After Isaiah's fearful "how long," God gives him cold comfort by announcing that cities shall lie waste and the land will be desolate, finally presenting a vast emptiness (Isaiah 6:11-12). Somehow that stirring hymn, "Here I am, Lord," seems strangely out of place, or at least premature.
What can all this mean for the preacher of this famous text?
By all means, call your people to follow the Lord, bid them give their lives for God's service. It is what we do!
But to follow God rightly does not always lead to great congregations, vast religious campuses, and budgets that rival those of small nations.
What we are called to say to our world is that the last are first, the least are greatest, and the greatest among us is a servant.

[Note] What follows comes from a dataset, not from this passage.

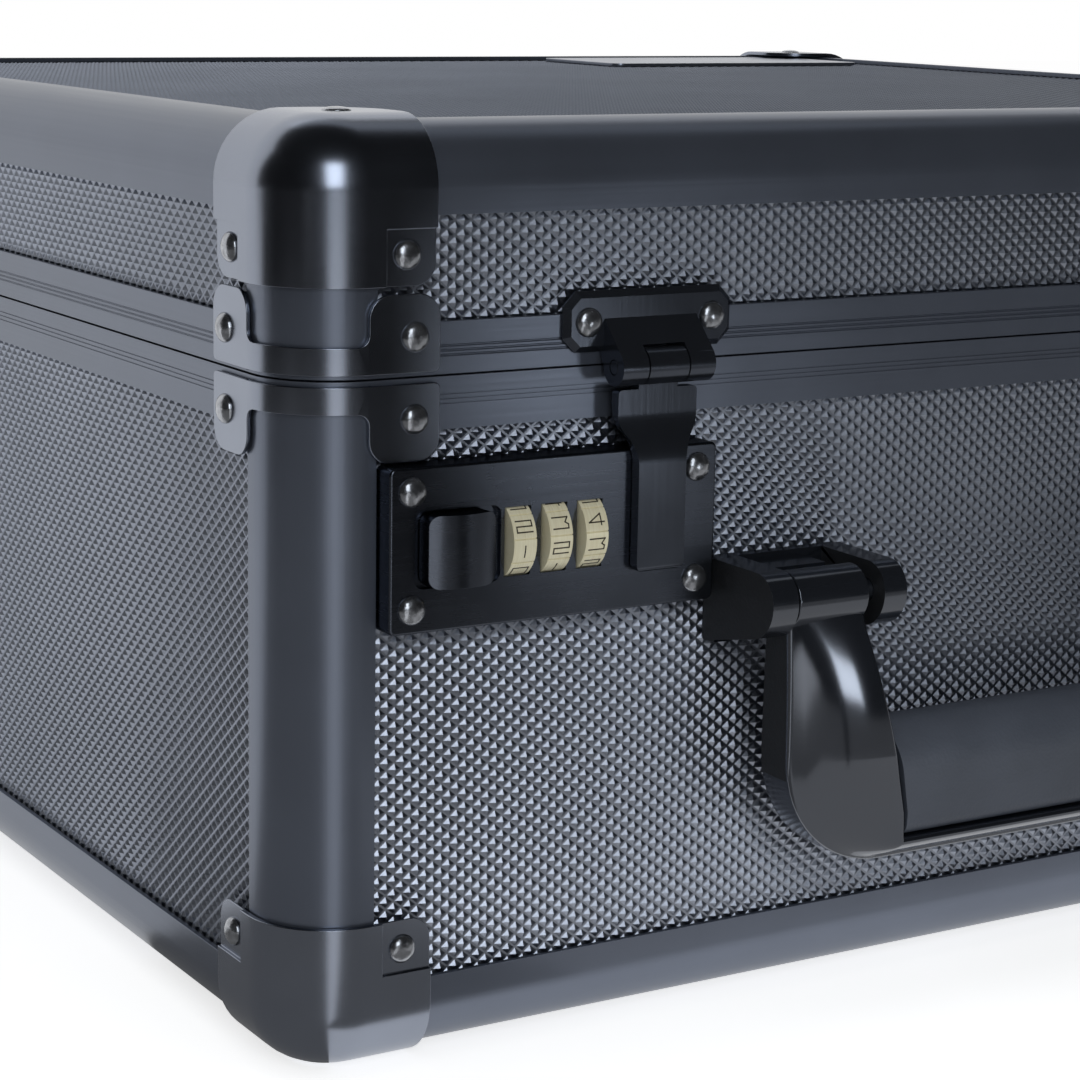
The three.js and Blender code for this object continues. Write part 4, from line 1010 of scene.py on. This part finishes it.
def add_numbers(name):
    """The ten numbers of a dial that turns about X, as thin strokes round its rim."""
    marks = []
    for number, corners in enumerate(number_strokes):
        spots = [Vector(((u - 0.5) * number_wide, (v - 0.5) * number_tall, 0)) for u, v in corners]
        for start, end in zip(spots, spots[1:]):
            along = end - start
            half = along.length / 2 + stroke / 2
            mark = add_block("mark", (-half, -stroke / 2, -0.1 * mm), (half, stroke / 2, 0.02 * mm))
            edit(mark)
            bpy.ops.mesh.select_all(action="SELECT")
            bpy.ops.mesh.subdivide(number_cuts=3)
            leave()
            turn = Matrix.Rotation(math.atan2(along.y, along.x), 4, "Z")
            stand(mark, turn, (start + end) / 2)
            for vertex in mark.data.vertices:
                angle = vertex.co.y / dial_radius + number * number_step
                rim = dial_radius + vertex.co.z
                vertex.co = (vertex.co.x, -rim * math.cos(angle), rim * math.sin(angle))
            marks.append(mark)
    return join(name, marks)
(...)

Such two thousand year old words have regularly been met by dull ears, sightless eyes, and clouded minds; all of which have led again and again to wasted cities and empty lands, ravaged by wars and famines and hopelessness.
Another hymn rises to mind: "The Voice of God is Calling," John Haynes Holmes' 1913 poem. "From ease and plenty save us," begins the fourth verse, and it ends, "Speak, and behold! we answer; command and we obey!"1
By all means, respond to the call of God. But be careful to know that the call is never easy, never simple to grasp, never designed for ready comfort and success.
Just ask Isaiah.
1John Haynes Holmes, "The Voice of God is Calling" in The United Methodist Hymnal (Nashville, TN: The United Methodist Publishing House, 1989), #436.